The TIA-568-C Commercial Building Telecommunications Wiring Standard describes a generic cabling system that can support many types of LANs, as well as many other telecommunications applications.
TIA-568 Cabling Options
The TIA-568-C cabling system actually includes four types of cable options:
- unshielded twisted-pair (UTP).
- shielded twisted-pair (STP).
- multimode 50/125 and 62.5/125 optical fiber.
- single-mode fiber (50-ohm coax is grandfathered for existing installations only).
TIA-568 Component Categories
TIA-568-C cabling combines the low cost of modular wiring connections and twisted-pair cable with a system of performance classifications and installation procedures. The use of modular connectors and twisted-pair wire for LANs was made popular by the availability of inexpensive, existing components that were originally intended for telephone system use. Unfortunately, users soon learned that the cable needed to have specific characteristics, such as minimum twists per foot, to work properly. The cable needed to meet certain performance levels that varied with the application. A cable vendor’s rating system, supplemented by Underwriters Laboratories testing, eventually was incorporated into the TIA-568 cabling system. The rating system divides wire and components into numbered categories that are associated with increasing levels of performance needed for LAN operation.
Seven numbered categories of TIA-568-C cabling are now specified, as shown in below Table , although low-performance Categories 1 and 2 are specifically excluded from consideration in the standard. Two of the remaining categories, Category 3 and Category 4, are officially dropped for new installations, although both may continue to be used for the appropriate purposes in existing locations. Category 3 can support 10 and 16 MHz networks, such as traditional Ethernet and Token-Ring, and rarely-seen Category 4 supports up to 20 MHz.

Category 5 has been dropped for new installations, and replaced by Category 5e, which is now the “entry level” for UTP cabling. Category 5e supports 100 MHz (100 to 1000 Mbps) networks, as well as the lower speeds.
Cabling devices are often rated by the industry both in bandwidth (in MHz or GHz) and in throughput or data rate (in Mbps or Gbps). Regardless of which number you see, the bandwidth of a component is the limiting parameter. This is because data encoding techniques often obscure the actual cable signaling-rate, which is bandwidth limited. For example, the older 10 and 16 Mbps Ethernet and Token-Ring networks require matching cable bandwidths of 10 and 16 MHz because their signaling structure actually operates at those bandwidths. But 100 Mbps network techniques can range from 15 MHz (per pair) to 33 MHz because of encoding of the data. If a certain multi-pair encoding is used for 100 Mbps Ethernet (100BaseT4), it can actually run on older Category 3 cable, which is rated to 16 MHz.

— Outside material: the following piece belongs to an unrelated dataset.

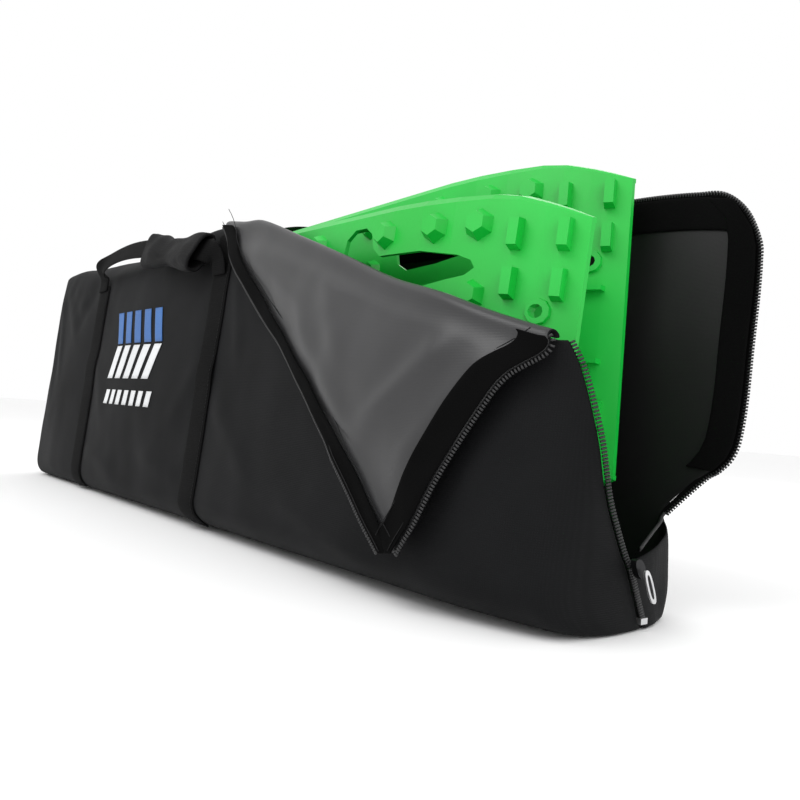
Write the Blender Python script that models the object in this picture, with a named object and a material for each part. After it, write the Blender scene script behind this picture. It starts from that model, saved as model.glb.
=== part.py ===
import bpy
import bmesh
import math
import numpy as np
from mathutils import Vector

# ---------------------------------------------------------------- driving sizes (metres)
BOARD_LENGTH = 1.060
BOARD_HALF_WIDTH = 0.1625
BOARD_DEPTH = 0.048
BOARD_LIP = 0.005
BOARD_WALL = 0.004
BOARD_RAMP = 0.184
WALL_DRAFT = 0.014
STUD_RADIUS = 0.013
STUD_HEIGHT = 0.009
CLEAT_SIZE = (0.010, 0.026, 0.011)
RIB_SIZE = (0.038, 0.005, 0.008)
BOLT_HOLE_RADIUS = 0.0055

FABRIC = 0.0024
LINING = 0.0010
SEAM_GAP = 0.0004
WEBBING_WIDTH = 0.038
WEBBING = 0.0022
STRAP_LIFT = 0.0006
BINDING_WIDTH = 0.022
BAG_FAR_X = -0.574
BAG_NEAR_X = 0.545
BASE_FRONT_Y = -0.055
BASE_REAR_Y = 0.060
SLEEVE_GAP = 0.016

# Board poses: centre of the near end edge, along, across and face directions.
FRONT_BOARD = (
    Vector((0.5265, -0.0475, 0.1708)),
    Vector((0.9987, -0.0497, -0.0116)),
    Vector((0.0161, 0.0926, 0.9956)),
)
REAR_BOARD = (
    Vector((0.4931, 0.0650, 0.2345)),
    Vector((0.9988, 0.0022, 0.0483)),
    Vector((-0.0484, 0.0717, 0.9963)),
)

for old in list(bpy.data.objects):
    bpy.data.objects.remove(old, do_unlink=True)


# ---------------------------------------------------------------- materials
def material(name, colour, rough, metallic=0.0, sheen=0.0):
    mat = bpy.data.materials.new(name)
    mat.use_nodes = True
    bsdf = mat.node_tree.nodes["Principled BSDF"]
    bsdf.inputs["Base Color"].default_value = (*colour, 1.0)
    bsdf.inputs["Roughness"].default_value = rough
    bsdf.inputs["Metallic"].default_value = metallic
    bsdf.inputs["Sheen Weight"].default_value = sheen
    mat.diffuse_color = (*colour, 1.0)
    return mat


OUTER = (0.0065, 0.0065, 0.0075)
GREEN = (0.0, 0.42, 0.055)


# ---------------------------------------------------------------- mesh helpers
def make_object(name, verts, faces, mat, smooth=False, origin=None):
    base = Vector(origin) if origin is not None else Vector((0.0, 0.0, 0.0))
    mesh = bpy.data.meshes.new(name)
    mesh.from_pydata([tuple(Vector(v) - base) for v in verts], [], faces)
    bm = bmesh.new()
    bm.from_mesh(mesh)
    bmesh.ops.recalc_face_normals(bm, faces=bm.faces)
    bm.to_mesh(mesh)
    bm.free()
    for poly in mesh.polygons:
        poly.use_smooth = smooth
    obj = bpy.data.objects.new(name, mesh)
    obj.location = base
    bpy.context.scene.collection.objects.link(obj)
    obj.data.materials.append(mat)
    return obj


def stitched(outer, inner):
    """Closed solid between two equal grids of points."""
    rows = len(outer)
    cols = len(outer[0])
    verts = [p for row in outer for p in row] + [p for row in inner for p in row]
    half = rows * cols
    faces = []
    for i in range(rows - 1):
        for j in range(cols - 1):
            a = i * cols + j
            faces.append((a, a + 1, a + cols + 1, a + cols))
            faces.append((half + a, half + a + cols, half + a + cols + 1, half + a + 1))
    rim = [i * cols for i in range(rows)]
    rim += [(rows - 1) * cols + j for j in range(1, cols)]
    rim += [i * cols + cols - 1 for i in range(rows - 2, -1, -1)]
    rim += [j for j in range(cols - 2, 0, -1)]
    for k, a in enumerate(rim):
        b = rim[(k + 1) % len(rim)]
        faces.append((a, b, half + b, half + a))
    return verts, faces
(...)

TIA-568 Connector Standards
Standard 8-pin (RJ-45 style) modular connectors are used for the TIA-568-C (nontraditional connectors are added for Category 7 support, as will be covered later). Four-pair, 24 AWG, UTP provides the station cable. All eight wires are connected to the jack. A system of optional punchdown termination blocks and patch panels completes the connection system. Wiring connection is straight through, which means simply that Pin 1 at one end of a cable will correspond to pin 1 at the other end. This is true whether we are talking about a user cord, a patch cord, or the in-wall station cable. This is a departure from normal 6-wire telephone cords, which reverse the connections from end to end.
The TIA-568-C system allows two different color-coded wiring patterns for the specified 8-pin modular connectors. below Figure shows the two patterns, called T568A and T568B (not to be confused with the “A” or “B” revisions of the original standard). The two wiring patterns are electrically equivalent, but the positions of Pair 2 and Pair 3 are reversed.

Practically, this means that the color-to-pin correspondence varies between the two wiring standards, and it makes little difference which you use, as long as both ends of the cable are pinned the same. In other words, if you use the T568A pattern at the workstation outlet (called the telecommunications outlet in the standard), you must also use a matching T568A patch panel or fan-out cable in the telecommunications room. Pairs 2 and 3 just happen to be the two pairs used by 10/100BaseT Ethernet, so ignoring this wiring convention will cause the connection to fail. Token-Ring and 4-wire communications circuits, including T1, will also have a failure.Many prewired components are not marked as to wiring pattern, particularly nonrated octopus fan-out cables, so be aware of what you install.